Regarding the farm bill, the Senate Agriculture Committee is expected to take it up this week, just as ASTA members are doing “Storm the Hill” visits.
“If the Senate gets it right — and there’s a few things in there we need — then it will go to conference before August, and hopefully [we] have something on the House and Senate floors for passage right after August,” he said. “We don’t want to get too close to the election this year because it’s going to be ugly come October and November.”
Then there is the issue of labor.
“I don’t care where you are in agriculture today, labor is an issue,” he said. “We’ve got to be there at the table talking about what it means to our industry and how to go forward.”
Quoting Webster’s dictionary, LaVigne said: “Advocacy means public support for, or recommendation of, a particular cause or policy. That’s what you are here for. What’s that particular cause or policy that impacts your business?

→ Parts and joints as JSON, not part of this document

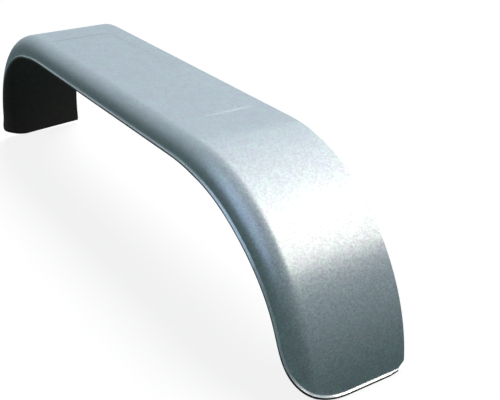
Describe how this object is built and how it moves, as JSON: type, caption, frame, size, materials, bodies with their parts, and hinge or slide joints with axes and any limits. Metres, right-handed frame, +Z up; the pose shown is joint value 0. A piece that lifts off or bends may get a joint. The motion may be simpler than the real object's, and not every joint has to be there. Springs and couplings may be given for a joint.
{
  "type": "trailer mudguard",
  "caption": "Pressed galvanised steel mudguard for a tandem-axle trailer: long flat top, quarter-circle ends, rounded outer shoulder, shallow skirt and turned-out lip.",
  "frame": {"origin": "middle of the footprint, on the level that the two ends stand on", "axes": "+X along the trailer, +Y towards the trailer's side (the skirt and lip face -Y), +Z up"},
  "size_m": [1.522, 0.2384, 0.3711],
  "materials": {
    "galvanised_sheet": "satin galvanised sheet with a fine even grain; the side that faces the wheels is near black"
  },
  "bodies": {
    "root": {"mudguard": "galvanised_sheet"}
  },
  "joints": []
}
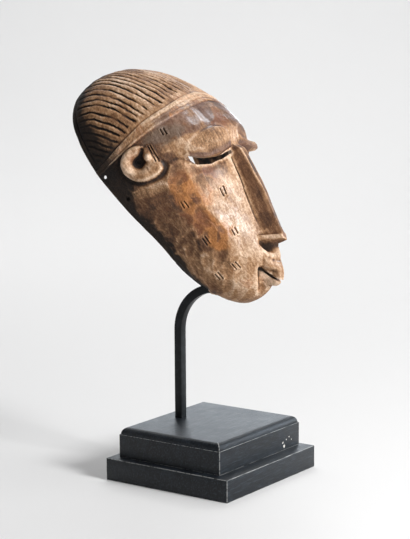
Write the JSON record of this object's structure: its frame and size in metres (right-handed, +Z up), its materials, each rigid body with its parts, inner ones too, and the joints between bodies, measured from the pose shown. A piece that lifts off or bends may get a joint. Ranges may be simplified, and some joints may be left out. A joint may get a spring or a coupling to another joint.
{
  "type": "carved wooden mask on a stand",
  "caption": "Long carved wooden face mask with hooded eyes, a narrow nose, ring ears and combed hair, leaning back on a bent square bar and a stepped black plinth.",
  "frame": {"origin": "centre of the plinth's underside", "axes": "+Z up, -Y the way the face looks, +X to the right of a viewer who faces the mask"},
  "size_m": [0.2012, 0.2581, 0.4694],
  "materials": {
    "carved_wood": "worn brown patina, polished by handling on the face and dark at the back and rim",
    "black_steel": "satin black",
    "black_wood": "satin black paint with the grain showing and small chips"
  },
  "bodies": {
    "root": {"mask": "carved_wood", "support_plate": "black_steel", "support_bar": "black_steel", "plinth_upper_block": "black_wood", "plinth_lower_board": "black_wood"}
  },
  "joints": []
}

“Once you leave here, don’t just check out. As former U.S. Speaker of the House Tip O’Neill said, ‘all politics is local.’”
LaVigne said you’ve got to set yourself apart from all the other groups doing the exact same thing, and that happens at the local level.
“When you get back home, call your representative and let them know you just met with your congressman in Washington,” he said. “Let them know you’re there and that you are a resource. Those kinds of things are absolutely essential.
“I challenge you all to be an advocate. Be an advocate for what you believe in.”